We spanking authors have more emotions to deal with than authors of virtually all other genres, for we usually get all the emotions you get in those other genres, plus the emotions that emerge from the act of giving or receiving a spank or two. To the romantic stirrings in a standard bodice ripper, we also have the added tingle of hero and heroine taking delight, or not, in having a smacked bottom added to the mix.
The first trap we fall into is trying to explain why spankers and spankees have the reactions they do. Particularly when our plot device is to awaken in the spankee and unexpected positive reaction to what most would expect to be extremely negative.
This is often the result of allowing the delight of fantasy over-rule what would happen in real life: spank an office worker and you are more likely, in real life to end up in court, not in a romantic embrace. But in the world of spanko fiction, the sting in the buttocks ignites an unexpected flame of passion - which is far more fun to write about, and read about, than an appearance in court to answer charges of assault and battery.
So what trap do we fall into? Spanko readers already know all about bottom burn being an aphrodisiac and non-spankos are not reading our works and, in any case, are never going to understand our equation.
There is no real need to give an sort of lengthy explanation - except as a linguistic exercise in trying to nail our experience in a way that, perhaps, gives some new insight into what happens to those who are not an exact match for our own traits.

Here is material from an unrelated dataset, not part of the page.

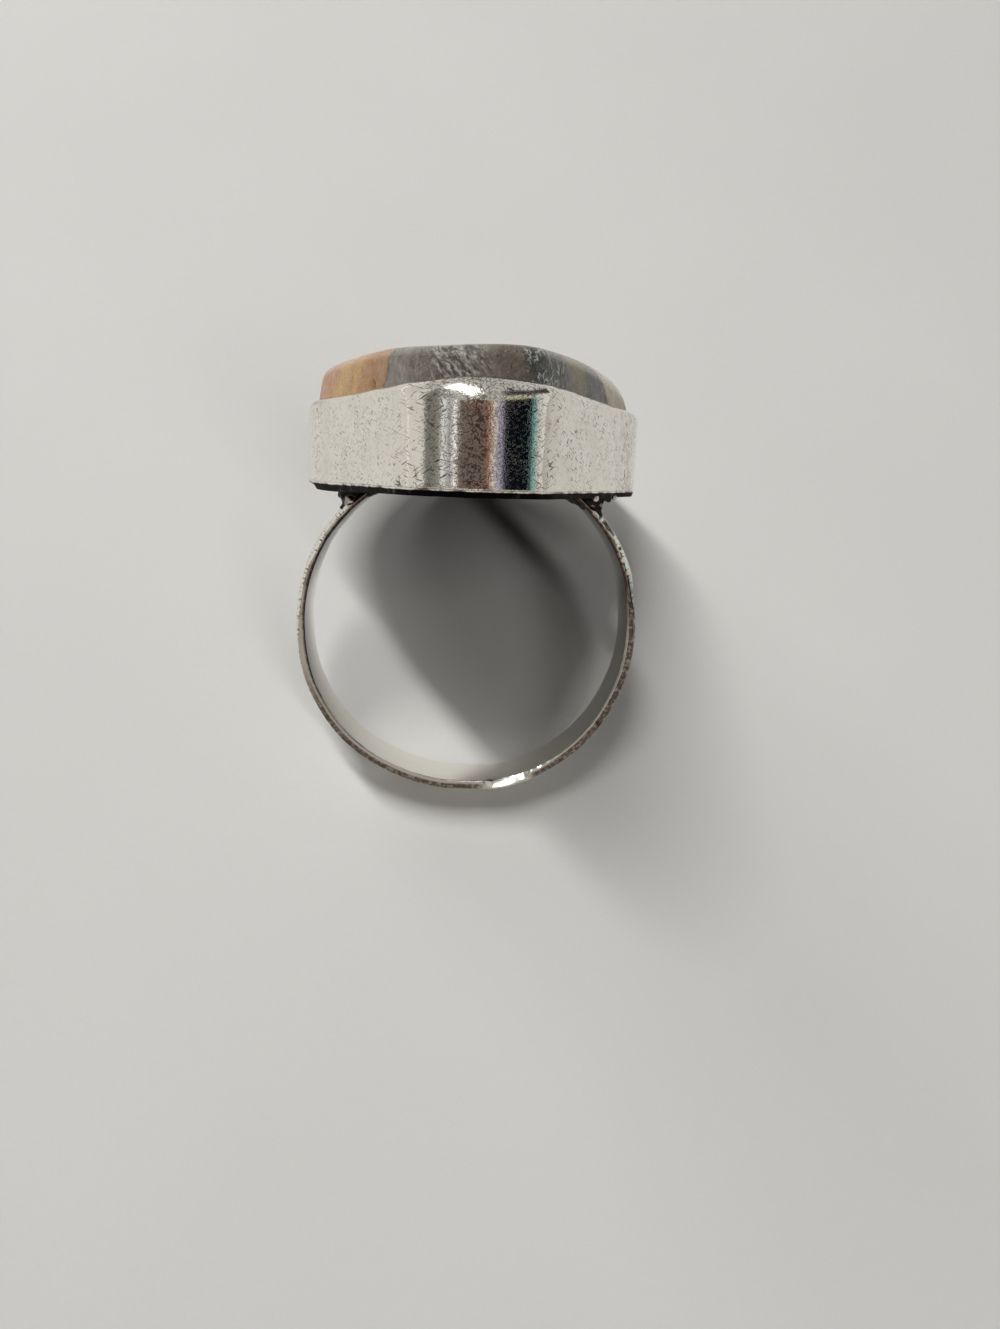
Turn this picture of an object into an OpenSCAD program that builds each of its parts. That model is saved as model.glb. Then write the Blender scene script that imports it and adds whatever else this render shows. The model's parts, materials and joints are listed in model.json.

But the biggest trap an author, any author and not just spanking authors, can fall into when deciding to explore the reactions to having one's bottom turned a delightful shade of crimson, is to tell rather than show.
Elsewhere we have seen that "Tom knew that Sheila liked him" is a tell and is neither satisfying nor titillating. It would be far better to have written ""Between classes, Sheila was always leaning on his locker when he'd go to
open it. She'd roll her eyes and shove off with one foot, leaving a
black-heel mark on the painted metal, but she also left the smell of her
perfume. The combination lock would still be warm from her ass. And
the next break, Sheila would be leaned there, again." (I cannot claim authorship of those words - they turn up in a creative writing essay on LitReactor).
But you can see the obvious improvement by going from tell to show.
When an unwilling victim turns to their shocked surprise into bed lust, we may want to take time out to resolve the unexpected (to the aforesaid unwilling victim) change in attitude towards a butt warming. The trick is to show - without being too clinical over bodily processes - rather than give a list of emotions.
We shall deal with clinical bodily processes some other time.
Meanwhile, I am sure that Etta Stark will have an "E" set up for your erudition.
You make a good point--one cannot explain spanking fiction to one who does not enjoy the genre. An author's goal should not be to convince a nonspanko that a spanking is justified because that cannot be done. Just tell (show!) the story--in as authentic manner as you can.